Los pacifistas tienen a
Albert Einstein por un icono, quizás que ignoran que escribió varias cartas a
Franklin Delano Roosvelt, poniéndole al tanto que era posible la fusión del
átomo desatando energías insospechadas. Luego en la Estación secreta de Álamo
gordo, Robert Oppenheimer, un físico
deslumbrante, paso´ de las ecuaciones a
los hechos. Hace sesenta y cinco años Hiroshima fue arrasada, por casualidad,
ya que había otras dos ciudades prioritarias pero fueron descartadas por malas
condiciones climáticas. Cada aniversario el pujante antiamericanismo recuerda
que sólo EEUU ha atomizado dos grandes centros urbanos de muy dudosa utilidad
militar. El General Tojo quiso suponer que sus adversarios sólo disponían de
una bomba nuclear y hubo que martirizar a Nagasaki, para poder obtener la
rendición incondicional.
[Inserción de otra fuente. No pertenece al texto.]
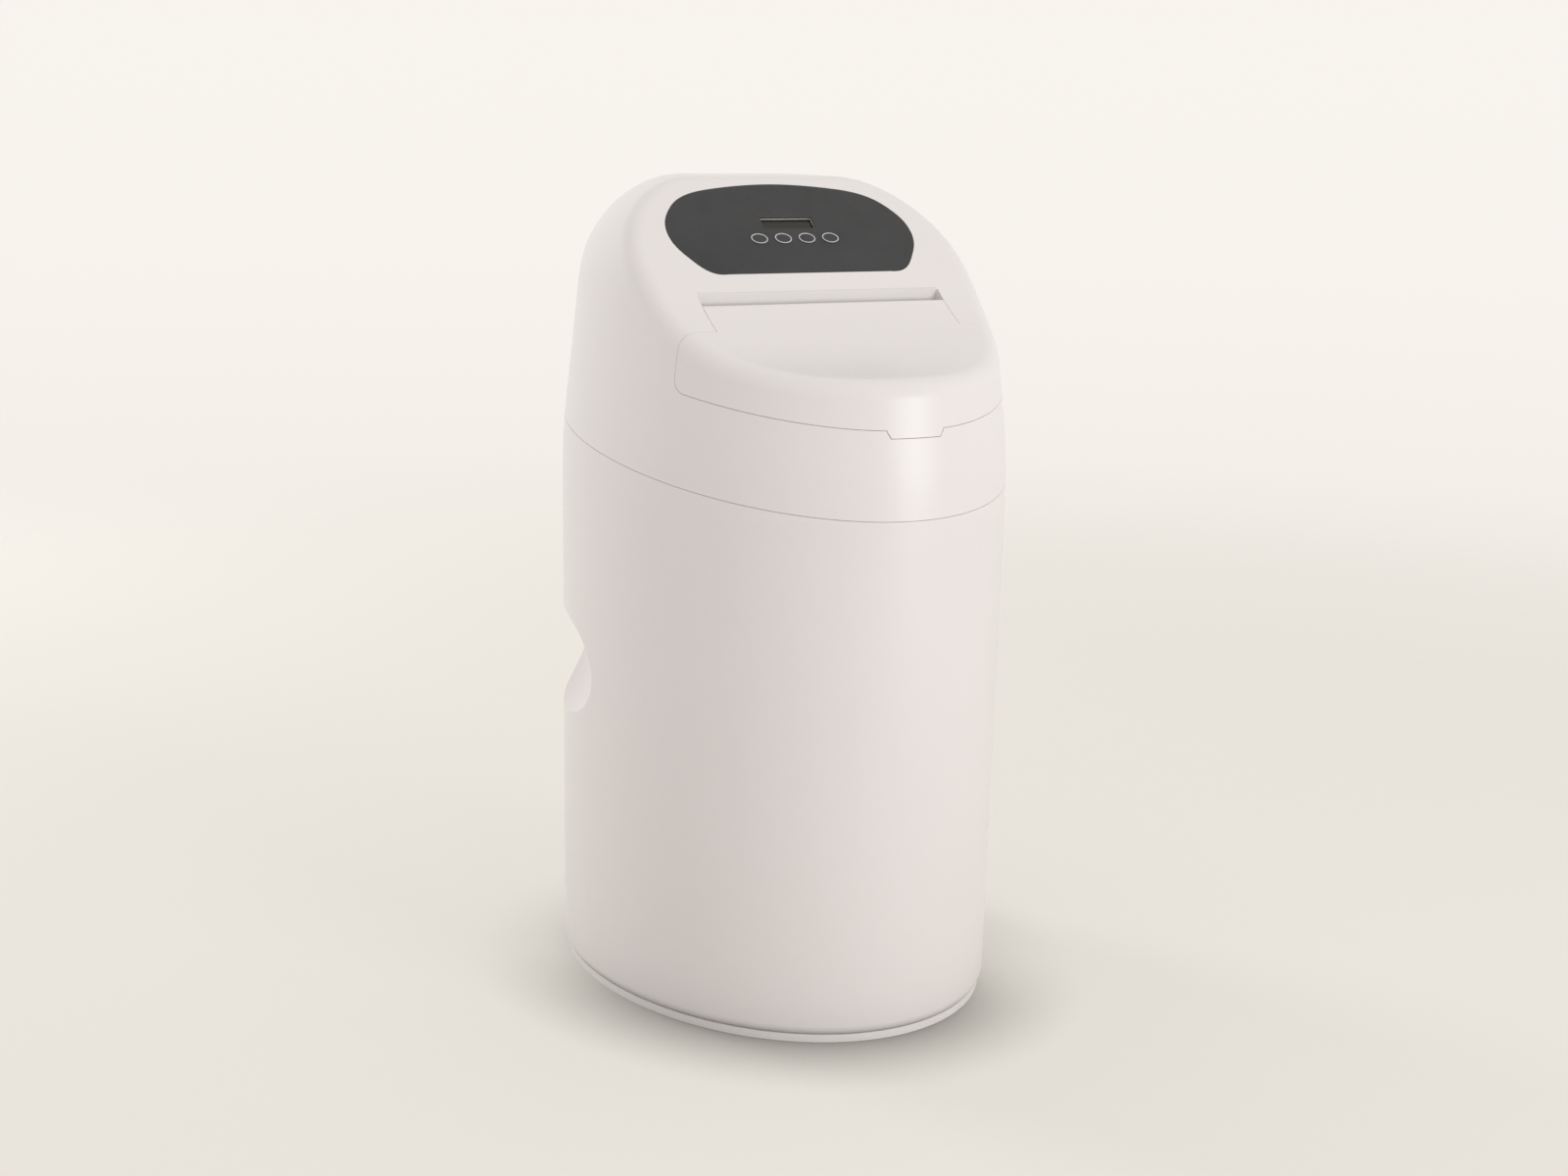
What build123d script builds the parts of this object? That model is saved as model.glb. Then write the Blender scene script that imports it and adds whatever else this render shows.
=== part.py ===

Pero el
detonante fue Okinawa: con cien mil bajas japonesas y un resto irrisorio de heridos y prisioneros;
otros cien mil estadounidenses fueron muertos o heridos y cincuenta mil civiles
japoneses murieron combatiendo o suicidándose en sus casas. Hay documentales
que muestran a niños, mujeres y ancianos nipones despeñándose por los
acantilados. Pelotones de marines fueron atacados por mujeres japonesas armadas
de lanza. El general Marshall, jefe del
Estado Mayor Conjunto, evaluó en
2.000.000 las bajas americanas si se hubiera desembarcado en las islas
centrales del Japón. El Presidente Truman, apodado “ el camisero de Missouri “ , tenido por
hombre sin carácter, inauguró la era atómica para evitar que una marea de
sangre ( también japonesa ), y frenar a la URSS que ya ocupaba las Islas
Kuriles y podía partir al Japón como después se dividió a Europa, y para
evidenciar la hegemonía militar
americana, quizás el menos nobles de sus propósitos. Pero los EEUU no fueron en aquellas horas terribles
un Moloch cruel y sanguinario. Precisamente es en Japón donde el rancio indocumentado
antiamericanismo europeo no tiene cabida.